What the task requires: Starting at the top of the entries, restate word for word each line up to and including the one with "corner_radius = 6.0".

Extracted information:
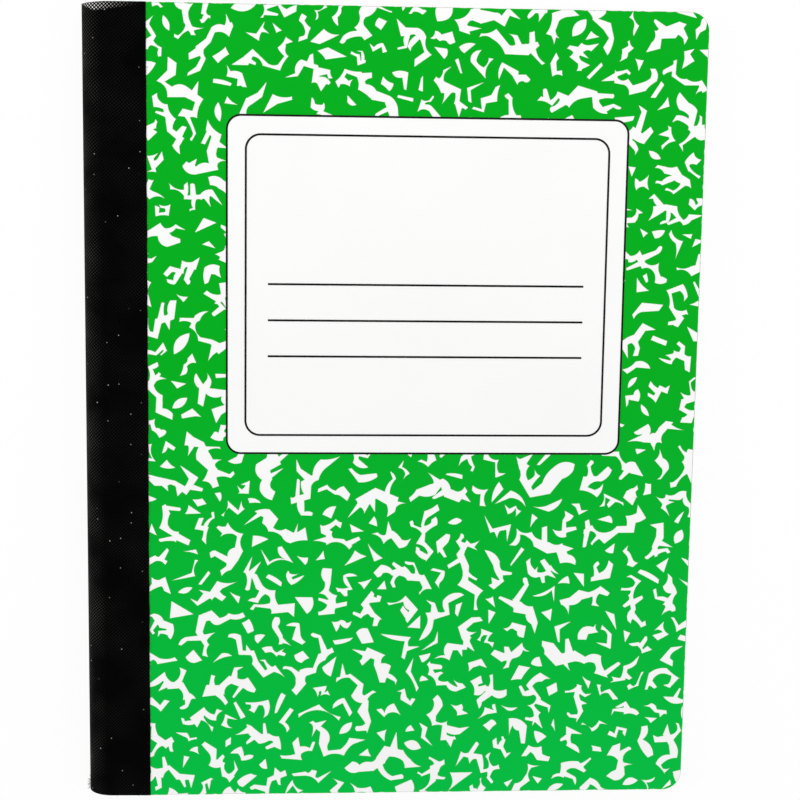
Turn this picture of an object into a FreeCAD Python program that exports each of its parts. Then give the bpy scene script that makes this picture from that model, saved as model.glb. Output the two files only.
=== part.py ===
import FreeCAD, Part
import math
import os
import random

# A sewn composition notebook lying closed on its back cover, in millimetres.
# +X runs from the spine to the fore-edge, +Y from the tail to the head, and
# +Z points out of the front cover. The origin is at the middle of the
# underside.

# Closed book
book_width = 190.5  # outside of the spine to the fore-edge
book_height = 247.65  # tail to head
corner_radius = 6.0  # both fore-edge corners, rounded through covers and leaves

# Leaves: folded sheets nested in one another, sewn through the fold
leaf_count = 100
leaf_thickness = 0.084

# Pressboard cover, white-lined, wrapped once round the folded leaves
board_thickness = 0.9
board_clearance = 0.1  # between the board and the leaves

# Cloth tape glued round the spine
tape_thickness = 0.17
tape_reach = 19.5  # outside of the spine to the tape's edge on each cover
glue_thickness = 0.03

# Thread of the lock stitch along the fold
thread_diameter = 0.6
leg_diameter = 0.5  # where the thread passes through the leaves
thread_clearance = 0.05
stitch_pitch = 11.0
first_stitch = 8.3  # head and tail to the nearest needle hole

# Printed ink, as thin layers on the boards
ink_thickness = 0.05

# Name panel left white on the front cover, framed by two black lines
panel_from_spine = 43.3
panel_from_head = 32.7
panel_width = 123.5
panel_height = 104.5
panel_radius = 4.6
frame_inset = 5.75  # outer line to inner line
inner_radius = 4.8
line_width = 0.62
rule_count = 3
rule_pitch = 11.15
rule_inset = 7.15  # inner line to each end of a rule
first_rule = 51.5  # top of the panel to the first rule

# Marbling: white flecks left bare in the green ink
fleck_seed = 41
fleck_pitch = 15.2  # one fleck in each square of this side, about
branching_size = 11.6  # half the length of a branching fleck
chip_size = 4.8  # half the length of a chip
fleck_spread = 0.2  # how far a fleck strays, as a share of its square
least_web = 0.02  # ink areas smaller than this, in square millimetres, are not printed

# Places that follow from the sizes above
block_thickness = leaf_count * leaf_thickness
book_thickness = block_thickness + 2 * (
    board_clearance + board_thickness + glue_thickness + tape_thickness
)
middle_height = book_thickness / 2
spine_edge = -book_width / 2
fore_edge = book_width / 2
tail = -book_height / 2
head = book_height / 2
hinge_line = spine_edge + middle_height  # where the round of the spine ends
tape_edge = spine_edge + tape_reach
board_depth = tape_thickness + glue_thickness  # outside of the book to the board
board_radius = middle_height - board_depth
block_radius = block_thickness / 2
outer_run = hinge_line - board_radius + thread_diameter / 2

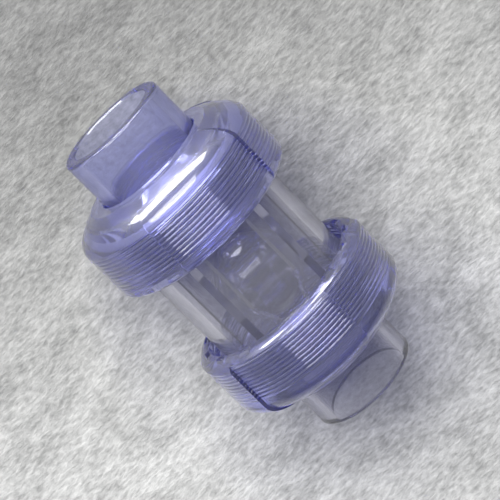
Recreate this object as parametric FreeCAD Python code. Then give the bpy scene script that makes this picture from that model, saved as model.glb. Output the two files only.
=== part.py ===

Full output:
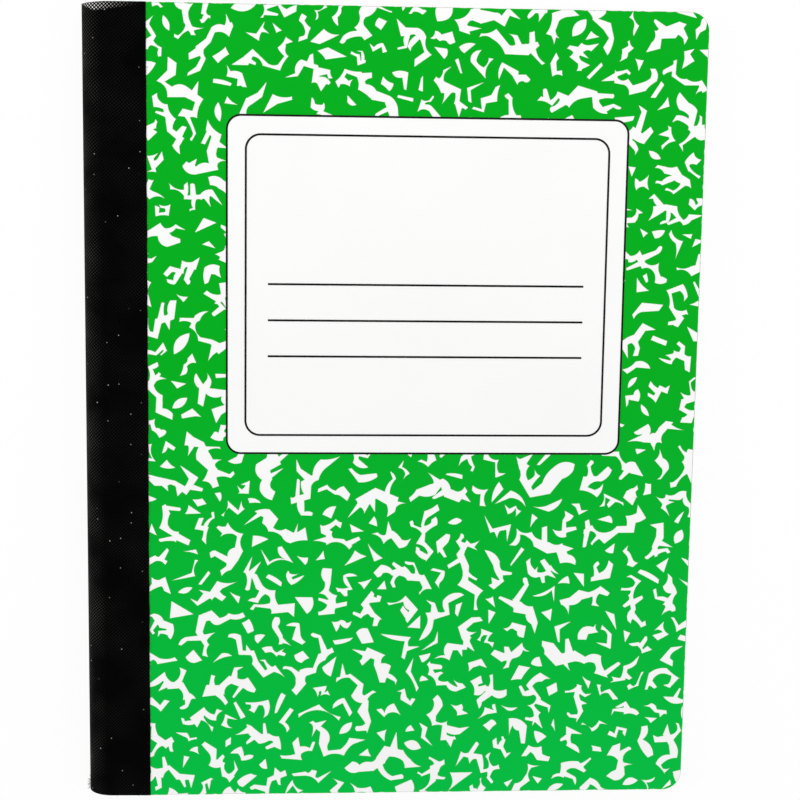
Turn this picture of an object into a FreeCAD Python program that exports each of its parts. Then give the bpy scene script that makes this picture from that model, saved as model.glb. Output the two files only.
=== part.py ===
import FreeCAD, Part
import math
import os
import random

# A sewn composition notebook lying closed on its back cover, in millimetres.
# +X runs from the spine to the fore-edge, +Y from the tail to the head, and
# +Z points out of the front cover. The origin is at the middle of the
# underside.

# Closed book
book_width = 190.5  # outside of the spine to the fore-edge
book_height = 247.65  # tail to head
corner_radius = 6.0  # both fore-edge corners, rounded through covers and leaves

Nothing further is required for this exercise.